[Some records]
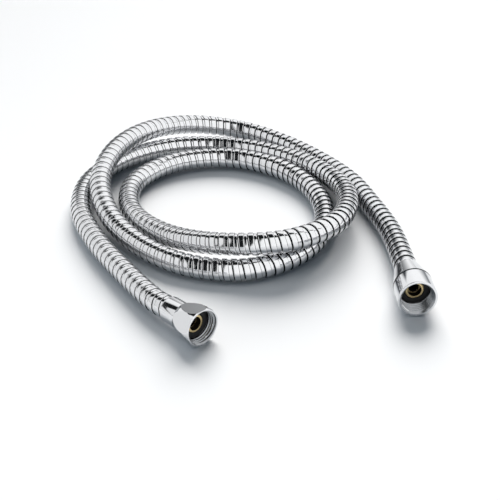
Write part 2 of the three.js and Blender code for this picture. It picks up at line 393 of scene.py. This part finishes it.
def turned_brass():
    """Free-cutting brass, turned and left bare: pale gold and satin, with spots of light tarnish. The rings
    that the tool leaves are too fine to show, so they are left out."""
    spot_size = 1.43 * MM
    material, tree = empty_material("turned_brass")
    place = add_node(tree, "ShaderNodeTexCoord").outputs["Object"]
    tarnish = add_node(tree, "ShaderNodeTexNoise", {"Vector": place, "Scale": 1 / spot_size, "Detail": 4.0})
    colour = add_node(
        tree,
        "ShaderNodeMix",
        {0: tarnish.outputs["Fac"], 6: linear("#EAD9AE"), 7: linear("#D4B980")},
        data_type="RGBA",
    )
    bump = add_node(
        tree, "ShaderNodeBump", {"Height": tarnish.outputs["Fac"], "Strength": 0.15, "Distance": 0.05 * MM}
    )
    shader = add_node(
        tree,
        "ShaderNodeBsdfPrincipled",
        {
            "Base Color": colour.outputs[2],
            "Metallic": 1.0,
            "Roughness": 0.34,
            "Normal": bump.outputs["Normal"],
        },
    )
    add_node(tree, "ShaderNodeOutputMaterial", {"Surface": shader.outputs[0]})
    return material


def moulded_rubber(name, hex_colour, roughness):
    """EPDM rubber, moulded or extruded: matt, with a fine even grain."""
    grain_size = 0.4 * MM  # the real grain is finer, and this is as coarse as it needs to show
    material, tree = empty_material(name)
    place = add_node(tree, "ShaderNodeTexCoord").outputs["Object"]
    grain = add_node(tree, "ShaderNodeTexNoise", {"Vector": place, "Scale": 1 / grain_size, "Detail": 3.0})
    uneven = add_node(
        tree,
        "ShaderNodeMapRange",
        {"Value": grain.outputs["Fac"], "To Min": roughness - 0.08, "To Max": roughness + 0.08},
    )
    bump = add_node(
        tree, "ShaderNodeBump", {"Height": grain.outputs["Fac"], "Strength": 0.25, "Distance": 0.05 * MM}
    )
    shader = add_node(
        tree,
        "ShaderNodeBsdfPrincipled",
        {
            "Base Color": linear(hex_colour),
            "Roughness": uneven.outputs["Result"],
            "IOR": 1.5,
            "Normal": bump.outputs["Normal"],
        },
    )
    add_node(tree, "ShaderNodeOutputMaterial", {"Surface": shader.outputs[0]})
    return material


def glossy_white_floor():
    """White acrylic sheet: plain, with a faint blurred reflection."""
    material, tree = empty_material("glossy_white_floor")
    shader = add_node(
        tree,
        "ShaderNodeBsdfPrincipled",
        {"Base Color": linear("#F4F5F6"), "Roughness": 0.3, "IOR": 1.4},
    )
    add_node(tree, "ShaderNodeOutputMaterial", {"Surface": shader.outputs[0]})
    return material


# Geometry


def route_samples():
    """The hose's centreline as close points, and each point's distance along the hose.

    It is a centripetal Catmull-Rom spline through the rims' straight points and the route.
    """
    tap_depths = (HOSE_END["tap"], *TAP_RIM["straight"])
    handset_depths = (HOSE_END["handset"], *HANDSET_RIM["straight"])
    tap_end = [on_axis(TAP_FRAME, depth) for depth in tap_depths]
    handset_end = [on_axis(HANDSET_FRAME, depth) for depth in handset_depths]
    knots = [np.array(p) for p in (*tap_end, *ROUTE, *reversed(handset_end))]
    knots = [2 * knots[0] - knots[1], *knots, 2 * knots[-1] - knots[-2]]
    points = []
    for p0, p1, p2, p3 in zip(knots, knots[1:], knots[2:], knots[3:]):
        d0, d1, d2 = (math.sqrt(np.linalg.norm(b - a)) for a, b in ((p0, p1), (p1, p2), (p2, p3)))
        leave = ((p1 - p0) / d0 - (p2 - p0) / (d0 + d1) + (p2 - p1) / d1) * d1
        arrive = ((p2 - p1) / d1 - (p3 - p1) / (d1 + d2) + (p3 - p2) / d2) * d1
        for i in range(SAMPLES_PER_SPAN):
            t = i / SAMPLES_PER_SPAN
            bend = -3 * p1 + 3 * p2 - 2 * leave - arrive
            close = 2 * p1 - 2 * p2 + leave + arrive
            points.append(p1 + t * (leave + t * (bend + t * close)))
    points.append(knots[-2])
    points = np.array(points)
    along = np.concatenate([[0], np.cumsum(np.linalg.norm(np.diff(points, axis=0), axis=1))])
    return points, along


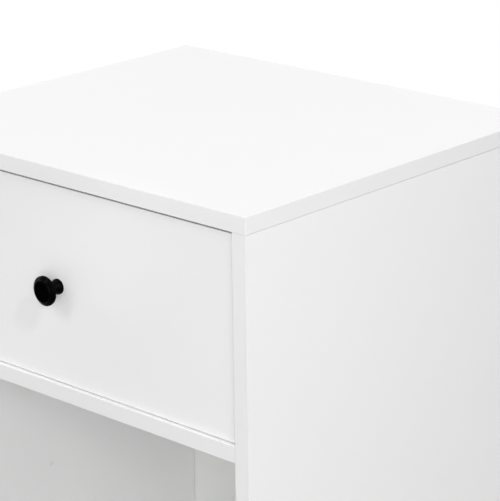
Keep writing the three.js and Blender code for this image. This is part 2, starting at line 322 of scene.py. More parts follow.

Written task: Write out the full set of records exactly as given.

Written solution:
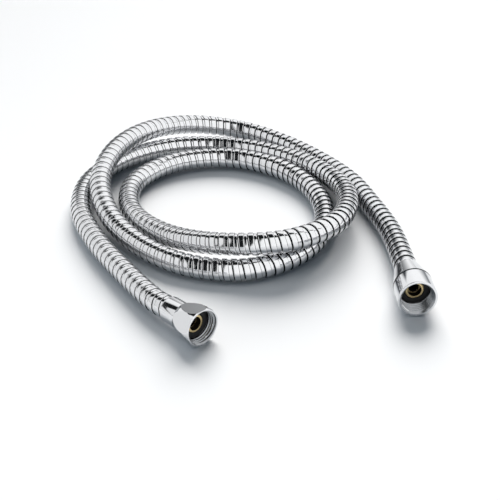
Write part 2 of the three.js and Blender code for this picture. It picks up at line 393 of scene.py. This part finishes it.
def turned_brass():
    """Free-cutting brass, turned and left bare: pale gold and satin, with spots of light tarnish. The rings
    that the tool leaves are too fine to show, so they are left out."""
    spot_size = 1.43 * MM
    material, tree = empty_material("turned_brass")
    place = add_node(tree, "ShaderNodeTexCoord").outputs["Object"]
    tarnish = add_node(tree, "ShaderNodeTexNoise", {"Vector": place, "Scale": 1 / spot_size, "Detail": 4.0})
    colour = add_node(
        tree,
        "ShaderNodeMix",
        {0: tarnish.outputs["Fac"], 6: linear("#EAD9AE"), 7: linear("#D4B980")},
        data_type="RGBA",
    )
    bump = add_node(
        tree, "ShaderNodeBump", {"Height": tarnish.outputs["Fac"], "Strength": 0.15, "Distance": 0.05 * MM}
    )
    shader = add_node(
        tree,
        "ShaderNodeBsdfPrincipled",
        {
            "Base Color": colour.outputs[2],
            "Metallic": 1.0,
            "Roughness": 0.34,
            "Normal": bump.outputs["Normal"],
        },
    )
    add_node(tree, "ShaderNodeOutputMaterial", {"Surface": shader.outputs[0]})
    return material


def moulded_rubber(name, hex_colour, roughness):
    """EPDM rubber, moulded or extruded: matt, with a fine even grain."""
    grain_size = 0.4 * MM  # the real grain is finer, and this is as coarse as it needs to show
    material, tree = empty_material(name)
    place = add_node(tree, "ShaderNodeTexCoord").outputs["Object"]
    grain = add_node(tree, "ShaderNodeTexNoise", {"Vector": place, "Scale": 1 / grain_size, "Detail": 3.0})
    uneven = add_node(
        tree,
        "ShaderNodeMapRange",
        {"Value": grain.outputs["Fac"], "To Min": roughness - 0.08, "To Max": roughness + 0.08},
    )
    bump = add_node(
        tree, "ShaderNodeBump", {"Height": grain.outputs["Fac"], "Strength": 0.25, "Distance": 0.05 * MM}
    )
    shader = add_node(
        tree,
        "ShaderNodeBsdfPrincipled",
        {
            "Base Color": linear(hex_colour),
            "Roughness": uneven.outputs["Result"],
            "IOR": 1.5,
            "Normal": bump.outputs["Normal"],
        },
    )
    add_node(tree, "ShaderNodeOutputMaterial", {"Surface": shader.outputs[0]})
    return material


def glossy_white_floor():
    """White acrylic sheet: plain, with a faint blurred reflection."""
    material, tree = empty_material("glossy_white_floor")
    shader = add_node(
        tree,
        "ShaderNodeBsdfPrincipled",
        {"Base Color": linear("#F4F5F6"), "Roughness": 0.3, "IOR": 1.4},
    )
    add_node(tree, "ShaderNodeOutputMaterial", {"Surface": shader.outputs[0]})
    return material


# Geometry


def route_samples():
    """The hose's centreline as close points, and each point's distance along the hose.

    It is a centripetal Catmull-Rom spline through the rims' straight points and the route.
    """
    tap_depths = (HOSE_END["tap"], *TAP_RIM["straight"])
    handset_depths = (HOSE_END["handset"], *HANDSET_RIM["straight"])
    tap_end = [on_axis(TAP_FRAME, depth) for depth in tap_depths]
    handset_end = [on_axis(HANDSET_FRAME, depth) for depth in handset_depths]
    knots = [np.array(p) for p in (*tap_end, *ROUTE, *reversed(handset_end))]
    knots = [2 * knots[0] - knots[1], *knots, 2 * knots[-1] - knots[-2]]
    points = []
    for p0, p1, p2, p3 in zip(knots, knots[1:], knots[2:], knots[3:]):
        d0, d1, d2 = (math.sqrt(np.linalg.norm(b - a)) for a, b in ((p0, p1), (p1, p2), (p2, p3)))
        leave = ((p1 - p0) / d0 - (p2 - p0) / (d0 + d1) + (p2 - p1) / d1) * d1
        arrive = ((p2 - p1) / d1 - (p3 - p1) / (d1 + d2) + (p3 - p2) / d2) * d1
        for i in range(SAMPLES_PER_SPAN):
            t = i / SAMPLES_PER_SPAN
            bend = -3 * p1 + 3 * p2 - 2 * leave - arrive
            close = 2 * p1 - 2 * p2 + leave + arrive
            points.append(p1 + t * (leave + t * (bend + t * close)))
    points.append(knots[-2])
    points = np.array(points)
    along = np.concatenate([[0], np.cumsum(np.linalg.norm(np.diff(points, axis=0), axis=1))])
    return points, along


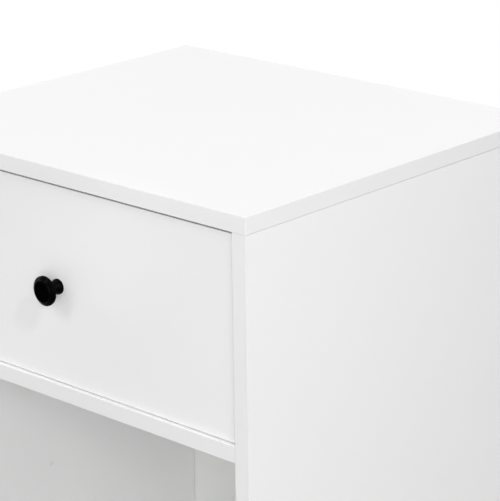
Keep writing the three.js and Blender code for this image. This is part 2, starting at line 322 of scene.py. More parts follow.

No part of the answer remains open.